- **STATED EXERCISE**
In the listing below, find the line that contains "planes = rivet_planes()" and the line that contains "obj.data.transform(obj.matrix_world)". Quote both and every line between them, exactly, and nothing more.

─── AVAILABLE DATA ───

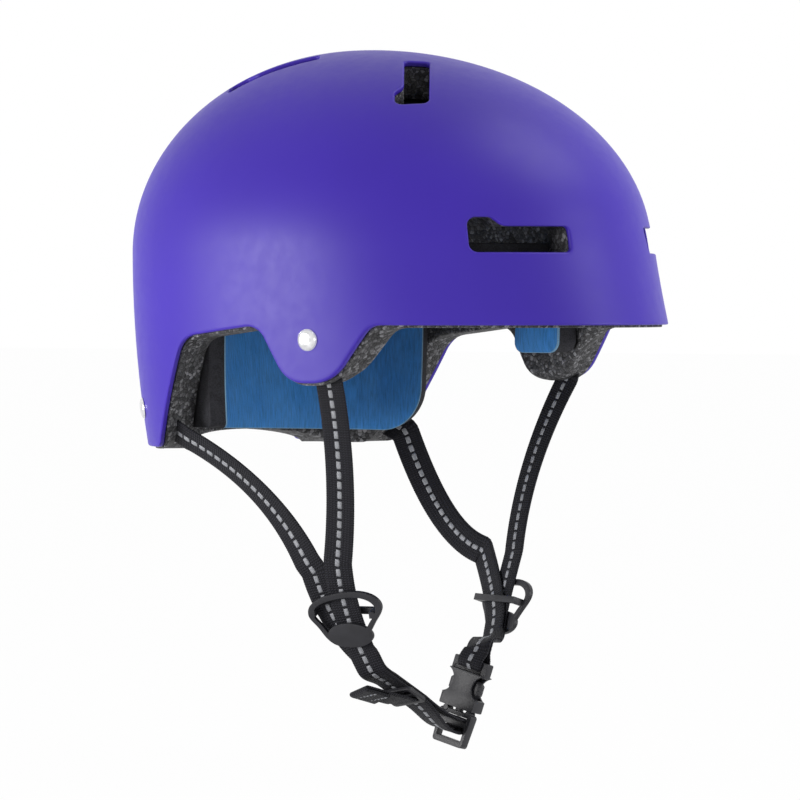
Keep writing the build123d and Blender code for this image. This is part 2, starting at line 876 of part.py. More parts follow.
def prong(side):
    """One sprung prong with its rounded thumb pad, on a round root."""
    bottom, shoulder, bar = base_levels()
    outer = buckle_width / 2 - sleeve_wall - moulded_gap
    root = Pos(side * prong_pivot_side, shoulder) * Circle(prong_pivot_radius)
    start = shoulder + moulded_gap
    tip = start + prong_length
    pad_start = tip - prong_pad_length
    pad_in = outer - prong_pad_depth
    half = prong_width * prong_root_share
    arm = make_face(
        Polyline(
            (side * (prong_pivot_side - half), shoulder),
            (side * (prong_pivot_side + half), shoulder),
            (side * (pad_in + half), pad_start),
            (side * outer, pad_start + prong_pad_length * pad_start_share),
            (side * outer, tip - prong_pad_length * pad_end_share),
            (side * (pad_in + half), tip),
            (side * pad_in, tip - prong_pad_length * pad_tip_share),
            (side * pad_in, pad_start),
            close=True,
        )
    )
    body = extrude(arm, amount=prong_thickness / 2, both=True)
    body = body + extrude(root, amount=base_thickness / 2, both=True)
    return buckle_frame() * body


def bar_loop(centre_y, bar_size):
    """Webbing wrapped round a bar of the buckle, in the buckle's own axes."""
    inner = bar_size / 2 + moulded_gap
    outer = inner + web_thickness
    depth_inner = base_thickness / 2 + moulded_gap
    depth_outer = depth_inner + web_thickness
    ring_outer = Rectangle(2 * outer, 2 * depth_outer)
    ring_inner = Rectangle(2 * inner, 2 * depth_inner)
    ring_outer = fillet(ring_outer.vertices(), loop_corner)
    ring = ring_outer - ring_inner
    plane = Plane(origin=(-web_width / 2, centre_y, 0), x_dir=(0, 1, 0), z_dir=(1, 0, 0))
    return extrude(plane * ring, amount=web_width)


def left_chin_strap():
    """Doubled webbing from the left divider to the socket's bar, which it wraps."""
    frame = buckle_frame()
    bar_y = buckle_length / 2 - socket_bar / 2
    loop = frame * bar_loop(bar_y, socket_bar)
    meeting, fall = chin_start(1)
    start = meeting + fall * ply_gap
    first = start + fall * straight_leg
    rise = socket_bar / 2 + moulded_gap + web_thickness / 2
    end = on_plane(frame, 0, bar_y + rise, 0)
    last = end + frame.y_dir * straight_leg
    span = (last - first).length
    lead = first + fall * span * left_chin_lead_share
    follow = last + frame.y_dir * span * left_chin_follow_share
    route = double_bend(first, lead, follow, last, 2 * route_steps + 1)
    outward = divider_plane(1).z_dir
    down = Vector(0, 0, -1)
    first_turn = blend_list(outward, down, route_steps + 1)
    second_turn = blend_list(down, frame.z_dir * -1, route_steps + 1)
    normals = [outward] + first_turn + second_turn[1:] + [second_turn[-1]]
    return ribbon([start] + route + [end], normals, web_width, 2 * web_thickness) + loop


def slide_place():
    """Middle of the three-bar slide, the strap's direction there and its face normal."""
    frame = buckle_frame()
    start, fall = chin_start(-1)
    start = start + fall * (ply_gap + straight_leg)
    bottom, shoulder, bar = base_levels()
    goal = on_plane(frame, 0, bar, slide_aim)
    direction = (goal - start).normalized()
    centre = start + (goal - start) * slide_share
    twist = radians(slide_twist)
    normal = divider_plane(-1).z_dir
    normal = (normal - direction * normal.dot(direction)).normalized()
    normal = normal * cos(twist) - normal.cross(direction) * sin(twist)
    return centre, direction, normal


def slide_plane():
    """Plane of the three-bar slide: X along the strap."""
    centre, direction, normal = slide_place()
    return Plane(origin=centre, x_dir=direction, z_dir=normal)


def right_chin_strap():
    """Doubled webbing from the right divider to just short of the three-bar slide."""
    centre, direction, normal = slide_place()
    meeting, fall = chin_start(-1)
    start = meeting + fall * ply_gap
    first = start + fall * straight_leg
    last = centre - direction * (slide_height / 2 + slide_travel)
    end = centre + direction * (slide_height / 2 + slide_bar - ply_gap)
    bend = (last - first).length / 3
    route = double_bend(first, first + fall * bend, last - direction * bend, last, route_steps)
    normals = blend_list(divider_plane(-1).z_dir, normal, route_steps)
    normals = [normals[0]] + normals + [normal]
    return ribbon([start] + route + [end], normals, web_width, 2 * web_thickness)


def three_bar_slide():
    """Flat three-bar slide that takes up the strap."""
    plate = RectangleRounded(slide_height, slide_width, slide_corner)
    window = Rectangle(slide_window, web_width + 2 * moulded_gap)
    offset_x = slide_bar / 2 + slide_window / 2
    plate = plate - Pos(offset_x, 0) * window - Pos(-offset_x, 0) * window
    level = web_thickness + moulded_gap
    body = extrude(Plane.XY.offset(level) * plate, amount=slide_thickness)
    return slide_plane() * body


def chin_loop():
    """Webbing between the slide and the plug's bar, which it wraps from the face side."""
    centre, direction, normal = slide_place()
    frame = buckle_frame()
    bottom, shoulder, bar = base_levels()
    start = centre + direction * (slide_height / 2 + slide_bar)
    first = start + direction * straight_leg
    loop = frame * bar_loop(bar, base_bar)
    depth = base_thickness / 2 + moulded_gap + web_thickness
    end = on_plane(frame, 0, bar, depth - web_thickness / 2)
    arrival = end + frame.z_dir * straight_leg
    bend = (arrival - first).length / 3
    lead = first + direction * bend
    follow = arrival + frame.z_dir * bend
    route = double_bend(first, lead, follow, arrival, route_steps + 2)
    down = frame.y_dir * -1
    normals = [normal] + blend_list(normal, down, route_steps + 2) + [down]
    return ribbon([start] + route + [end], normals, web_width, 2 * web_thickness) + loop


def strap_tail():
    """Stitched end of the webbing: it comes up through the slide, over its middle bar, and stands off."""
    plane = slide_plane()
    under = web_thickness + ply_gap + web_thickness / 2
    over = web_thickness + moulded_gap + slide_thickness + moulded_gap + web_thickness / 2
    slot = slide_bar / 2 + slide_window / 2
    away = (plane.x_dir * -1 + Vector(0, 0, -tail_fall_share)).normalized()
    knee = on_plane(plane, -slot, 0, over + web_thickness)
    middle = knee + away * tail_length
    points = [
        on_plane(plane, slot, 0, under),
        on_plane(plane, slot, 0, over - web_thickness),
        on_plane(plane, slot - web_thickness / 2, 0, over),
        on_plane(plane, 0, 0, over),
        knee,
        middle,
        middle + away * tail_fold,
    ]
    lift = (plane.z_dir - away * plane.z_dir.dot(away)).normalized()
    corner = (plane.x_dir + plane.z_dir).normalized()
    normals = [plane.x_dir, plane.x_dir, corner, plane.z_dir, lift, lift, lift]
    return ribbon(points, normals, web_width - moulded_gap, web_thickness)


os.makedirs("parts", exist_ok=True)

planes = rivet_planes()
nodes = {
    "outer_shell": shell(),
    "impact_liner": liner(),
    "brow_pad": brow_pad(),
    "crown_pad": crown_pad(),
    "right_temple_pad": temple_pad(-1),
    "left_temple_pad": temple_pad(1),
    "rear_pad": rear_pad(),
    "pad_hook_patches": Compound(children=hook_patches()),
    "strap_rivets": Compound(children=[rivet(plane) for plane in planes]),
    "rivet_washers": Compound(children=[washer(plane) for plane in planes]),
    "right_front_strap": strap(front_strap_route(-1), planes[0]),
    "right_rear_strap": strap(rear_strap_route(-1), planes[1]),
    "left_front_strap": strap(front_strap_route(1), planes[2]),
    "left_rear_strap": strap(rear_strap_route(1), planes[3]),
    "right_divider": divider(-1),
    "left_divider": divider(1),
    "right_divider_webbing": Compound(children=junction(-1)),
    "left_divider_webbing": Compound(children=junction(1)),
    "right_chin_strap": right_chin_strap(),
    "left_chin_strap": left_chin_strap(),
    "three_bar_slide": three_bar_slide(),
    "chin_loop": chin_loop(),
    "strap_tail": strap_tail(),
    "buckle_socket": socket(),
    "buckle_plug": plug_base(),
    "right_buckle_prong": prong(-1),
    "left_buckle_prong": prong(1),
}

for name, shape in nodes.items():
    export_step(shape, f"parts/{name}.step")
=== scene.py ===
from math import atan2, ceil, cos, pi, radians, sin, sqrt, tan

import bmesh
import bpy
import numpy as np
from bpy.props import FloatProperty, FloatVectorProperty, PointerProperty
from mathutils import Matrix, Vector
from mathutils.geometry import delaunay_2d_cdt
from mathutils.kdtree import KDTree
from mathutils.noise import noise as simple_noise


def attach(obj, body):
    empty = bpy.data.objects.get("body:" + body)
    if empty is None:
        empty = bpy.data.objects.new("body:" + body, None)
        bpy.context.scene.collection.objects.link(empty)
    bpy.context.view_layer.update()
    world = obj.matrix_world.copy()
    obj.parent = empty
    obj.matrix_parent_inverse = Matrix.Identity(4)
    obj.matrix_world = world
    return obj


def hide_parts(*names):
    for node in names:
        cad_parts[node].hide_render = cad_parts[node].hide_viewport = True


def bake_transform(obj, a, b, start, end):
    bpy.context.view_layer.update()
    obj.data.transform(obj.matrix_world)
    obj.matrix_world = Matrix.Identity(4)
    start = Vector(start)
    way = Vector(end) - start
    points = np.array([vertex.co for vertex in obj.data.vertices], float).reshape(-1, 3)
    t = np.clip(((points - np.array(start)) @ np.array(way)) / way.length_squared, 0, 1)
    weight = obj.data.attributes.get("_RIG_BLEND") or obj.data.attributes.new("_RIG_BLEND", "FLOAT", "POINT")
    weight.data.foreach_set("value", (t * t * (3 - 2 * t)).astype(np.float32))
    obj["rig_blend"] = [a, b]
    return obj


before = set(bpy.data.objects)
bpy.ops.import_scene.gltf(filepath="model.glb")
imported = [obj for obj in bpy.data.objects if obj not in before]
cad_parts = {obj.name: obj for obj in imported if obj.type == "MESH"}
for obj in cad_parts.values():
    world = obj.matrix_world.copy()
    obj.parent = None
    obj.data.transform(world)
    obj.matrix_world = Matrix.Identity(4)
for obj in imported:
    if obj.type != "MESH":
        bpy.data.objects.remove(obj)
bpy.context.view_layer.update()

bl_info = {
    "name": "Skate Helmet Builder",
    "version": (1, 0, 0),
    "blender": (4, 5, 0),
    "location": "3D Viewport > Sidebar > Helmet",
    "description": "Builds a hard-shell skate helmet with its liner, pads, webbing and buckle",
    "category": "Add Mesh",
}

# Lengths are in millimetres until a mesh is made. The front faces -Y, the wearer's left is +X.
MM = 0.001
HALF_WIDTH = 112.0
FRONT_LENGTH = 157.6
REAR_LENGTH = 112.8
WIDEST_Y = 20.3
WAIST_Z = 36.2
DOME_RISE = 102.4
TOP_Y = -12.0
SIDE_TUCK = 7.5
REAR_TUCK = 10.0
AXIS_POINT = np.array((0.0, WIDEST_Y, 0.0))
TUCK_SCALE = 100.0
FLARE_TOP, FLARE_REACH = 51.0, 13.0
CORNER_SWELL = 0.031

# Lower edge in the side view: place forward, height, and rounding radius at each corner
EDGE_CORNERS = (
    (300.0, 0.0, 0.0),
    (62.0, 0.0, 9.0),
    (41.8, -28.3, 22.0),
    (16.5, -28.3, 16.0),
    (1.0, 0.0, 11.0),
    (-50.0, -6.0, 17.0),
    (-77.0, -61.5, 5.0),
    (-300.0, -61.5, 0.0),
)
NAPE_HALF_WIDTH = 54.0
NAPE_RISE = 8.0

# Vent outline: x along the vent from its outer end, y across it, rounding radius at each corner
VENT_CORNERS = (
    (-24.5, -6.25, 4.0),
    (24.5, -6.25, 2.4),
    (24.5, 6.25, 2.4),
    (-8.5, 6.25, 5.0),
    (-13.5, 10.65, 4.0),
    (-24.5, 10.65, 4.4),
)
SLOT_HEIGHT = 41.5
DIVIDER_PLACE = (61.5, -16.3, -143.4)
BUCKLE_PLACE = (12.4, -31.1, -190.3)
SOCKET_BAR_Y = 20.95
PLUG_BAR_Y = -10.65
PLY_STEP = 1.7
WEB_DEPTH = 4.7
FRONT_RIVET = (30.0, -7.2)
REAR_RIVET = (-97.0, -42.4)
DIVIDER_REACH = 24.5
SLIDE_REACH = 9.3
ANCHOR_REACH = 8.0
# How far outside a fitting the free webbing starts
CLEARANCE = 3.3
VENTS = (
    ("slot", 20.5, 0.0),
    ("slot", 157.0, 0.0),
    ("top", 51.0, 53.5),
    ("top", 141.0, 73.0),
)
# The lower edge, and every vent on both sides
OPENINGS = 1 + 2 * len(VENTS)
# Each strap: its rivet, where it leaves the shell on the left, its ply, and for each side how
# its middle is pulled: share of the way down, shift backwards and rise
STRAPS = {
    "front": (FRONT_RIVET, (96.0, -35.0, -27.0), 1, {1: (0.5, 12.0, 0.0), -1: (0.5, -8.0, 0.0)}),
    "rear": (REAR_RIVET, (86.0, 66.0, -57.0), -1, {1: (0.7, 12.0, -12.0), -1: (0.55, -11.0, 11.0)}),
}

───

- **WORKED SOLUTION**
planes = rivet_planes()
nodes = {
    "outer_shell": shell(),
    "impact_liner": liner(),
    "brow_pad": brow_pad(),
    "crown_pad": crown_pad(),
    "right_temple_pad": temple_pad(-1),
    "left_temple_pad": temple_pad(1),
    "rear_pad": rear_pad(),
    "pad_hook_patches": Compound(children=hook_patches()),
    "strap_rivets": Compound(children=[rivet(plane) for plane in planes]),
    "rivet_washers": Compound(children=[washer(plane) for plane in planes]),
    "right_front_strap": strap(front_strap_route(-1), planes[0]),
    "right_rear_strap": strap(rear_strap_route(-1), planes[1]),
    "left_front_strap": strap(front_strap_route(1), planes[2]),
    "left_rear_strap": strap(rear_strap_route(1), planes[3]),
    "right_divider": divider(-1),
    "left_divider": divider(1),
    "right_divider_webbing": Compound(children=junction(-1)),
    "left_divider_webbing": Compound(children=junction(1)),
    "right_chin_strap": right_chin_strap(),
    "left_chin_strap": left_chin_strap(),
    "three_bar_slide": three_bar_slide(),
    "chin_loop": chin_loop(),
    "strap_tail": strap_tail(),
    "buckle_socket": socket(),
    "buckle_plug": plug_base(),
    "right_buckle_prong": prong(-1),
    "left_buckle_prong": prong(1),
}

for name, shape in nodes.items():
    export_step(shape, f"parts/{name}.step")
=== scene.py ===
from math import atan2, ceil, cos, pi, radians, sin, sqrt, tan

import bmesh
import bpy
import numpy as np
from bpy.props import FloatProperty, FloatVectorProperty, PointerProperty
from mathutils import Matrix, Vector
from mathutils.geometry import delaunay_2d_cdt
from mathutils.kdtree import KDTree
from mathutils.noise import noise as simple_noise


def attach(obj, body):
    empty = bpy.data.objects.get("body:" + body)
    if empty is None:
        empty = bpy.data.objects.new("body:" + body, None)
        bpy.context.scene.collection.objects.link(empty)
    bpy.context.view_layer.update()
    world = obj.matrix_world.copy()
    obj.parent = empty
    obj.matrix_parent_inverse = Matrix.Identity(4)
    obj.matrix_world = world
    return obj


def hide_parts(*names):
    for node in names:
        cad_parts[node].hide_render = cad_parts[node].hide_viewport = True


def bake_transform(obj, a, b, start, end):
    bpy.context.view_layer.update()
    obj.data.transform(obj.matrix_world)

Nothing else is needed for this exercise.